* start *
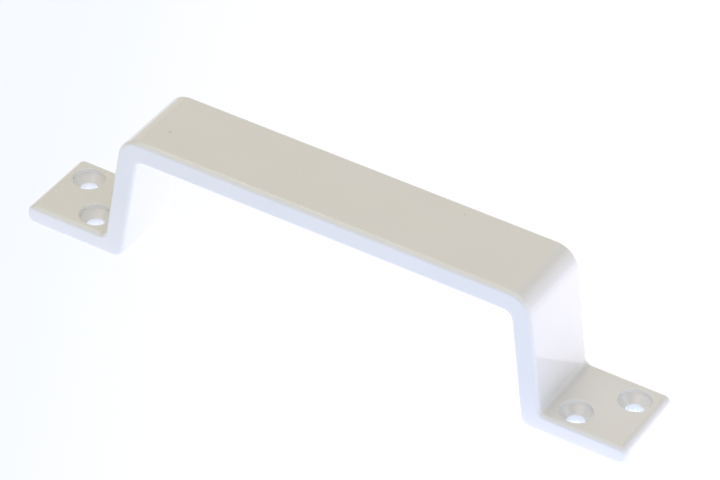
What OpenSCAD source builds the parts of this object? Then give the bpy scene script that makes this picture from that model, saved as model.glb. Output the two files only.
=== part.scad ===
// Case handle: one slice of an aluminium hat profile, with a flat bar, two leaning legs and two feet.
// Its sawn sides have tumbled edges, and each foot has two countersunk screw holes on a diagonal.
// The origin is on the seat of the feet, midway between them. X runs along the bar, Y across it.

/* [Overall] */
// Length over the ends of the feet
length = 150; // [110:1:240]
// Width across the bar and the feet
width = 20.8; // [20:0.1:40]
// Height from the seat of the feet to the top of the bar
height = 33.4; // [24:0.1:60]

/* [Bar and legs] */
// Thickness of the bar that the hand holds
bar_t = 5.3; // [3:0.1:7]
// Thickness of each leg, square to its faces
leg_t = 4.9; // [3:0.1:7]
// Lean of each leg from upright, towards the middle of the bar, in degrees
leg_lean = 8.4; // [2:0.1:16]

/* [Feet] */
// Thickness of each foot
foot_t = 4.6; // [4:0.1:7]
// Length of each foot, from its end to the outer face of the leg
foot_len = 20.5; // [20.1:0.1:32]

/* [Corners of the profile] */
// Radius outside the corner of bar and leg
crown_r = 5.7; // [2:0.1:7]
// Radius inside the corner of bar and leg
grip_r = 2.2; // [1:0.1:6]
// Radius in the fold of leg and foot
fold_r = 1.6; // [0.8:0.1:2.2]
// Radius under the heel, where the inside of the leg meets the seat
heel_r = 2.6; // [1.2:0.1:3.6]
// Radius of both corners at the end of each foot
toe_r = 1.9; // [1.2:0.1:2.1]

/* [Sawn sides] */
// Radius that tumbling leaves along the edges of both sawn sides
edge_r = 1; // [0.4:0.05:1.3]

/* [Screw holes] */
// Bore of each screw hole
bore_d = 4; // [3:0.1:5]
// Diameter of the countersink's straight lip
sink_d = 7.3; // [6.6:0.1:7.7]
// Full angle of the countersink's cone, in degrees
sink_angle = 90; // [80:1:100]
// Depth of the straight lip above the cone
sink_lip = 1; // [0.5:0.1:1.4]
// Radius that softens the rim of the countersink
rim_r = 0.3; // [0.1:0.05:0.35]
// Distance from the end of a foot to its outer hole
outer_hole_in = 6.1; // [5.9:0.1:6.6]
// Distance from the end of a foot to its inner hole
inner_hole_in = 14.6; // [13.6:0.1:15.1]
// Distance of each hole from the middle line of the foot
hole_off = 4.95; // [4:0.05:5.4]

/* [Hidden] */
$fn = 96;
paint = [0.93, 0.93, 0.91];
// How far a cutter reaches out past the surface that it cuts
past = 0.5;
// Arcs are set this far past touching, so that each one crosses the flat beside it
bite = 0.001;
// Of two cutters that meet along an edge, one stops this short of the meeting and the other runs on by lap
nip = 0.02;
lap = 0.3;

end_x = length / 2;
heel_x = end_x - foot_len;
leg_span = leg_t / cos(leg_lean);
sink_h = (sink_d - bore_d) / 2 / tan(sink_angle / 2);

// Where the outer and the inner face of the right leg stand at height z
function leg_out(z) = heel_x - (z - foot_t) * tan(leg_lean);
function leg_in(z) = leg_out(z) - leg_span;

// Sharp corners of the right half, from the top of the bar round to its underside, with their radii
right_half = [
    [leg_out(height), height, crown_r],
    [leg_out(foot_t), foot_t, fold_r],
    [end_x, foot_t, toe_r],
    [end_x, 0, toe_r],
    [leg_in(0), 0, heel_r],
    [leg_in(height - bar_t), height - bar_t, grip_r],
];
left_half = [for (i = [len(right_half) - 1 : -1 : 0]) [-right_half[i].x, right_half[i].y, right_half[i].z]];
corners = concat(right_half, left_half);
n = len(corners);
all_corners = [0 : n - 1];

function unit(v) = v / norm(v);
function radius(i) = corners[(i + n) % n].z;
function corner(i) = [corners[(i + n) % n].x, corners[(i + n) % n].y];
// Direction of the side that leaves corner i, and the normal that points out of the material there
function along(i) = unit(corner(i + 1) - corner(i));
function outward(i) = [-along(i).y, along(i).x];
function heading(i) = atan2(along(i).y, along(i).x);
// 1 where the outline bulges at corner i, -1 where it folds in
function bulge(i) = cross(along(i - 1), along(i)) < 0 ? 1 : -1;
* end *
Quote only the stretch of lines that starts the data above and ends with the line containing "leg_lean = 8.4; // [2:0.1:16]", both included.

:: Task result ::
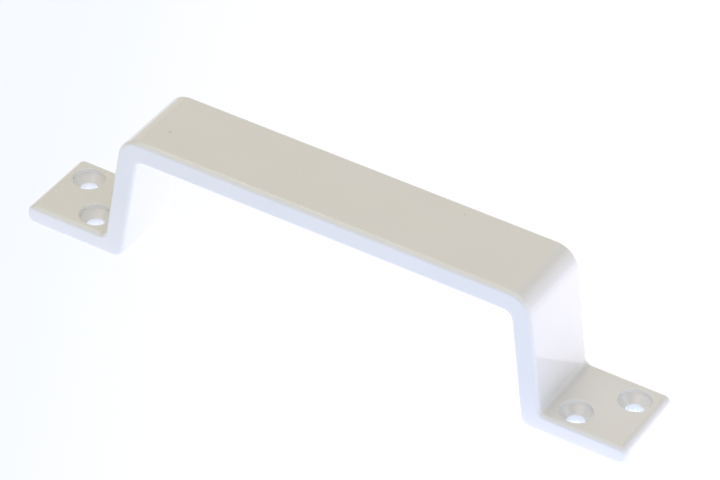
What OpenSCAD source builds the parts of this object? Then give the bpy scene script that makes this picture from that model, saved as model.glb. Output the two files only.
=== part.scad ===
// Case handle: one slice of an aluminium hat profile, with a flat bar, two leaning legs and two feet.
// Its sawn sides have tumbled edges, and each foot has two countersunk screw holes on a diagonal.
// The origin is on the seat of the feet, midway between them. X runs along the bar, Y across it.

/* [Overall] */
// Length over the ends of the feet
length = 150; // [110:1:240]
// Width across the bar and the feet
width = 20.8; // [20:0.1:40]
// Height from the seat of the feet to the top of the bar
height = 33.4; // [24:0.1:60]

/* [Bar and legs] */
// Thickness of the bar that the hand holds
bar_t = 5.3; // [3:0.1:7]
// Thickness of each leg, square to its faces
leg_t = 4.9; // [3:0.1:7]
// Lean of each leg from upright, towards the middle of the bar, in degrees
leg_lean = 8.4; // [2:0.1:16]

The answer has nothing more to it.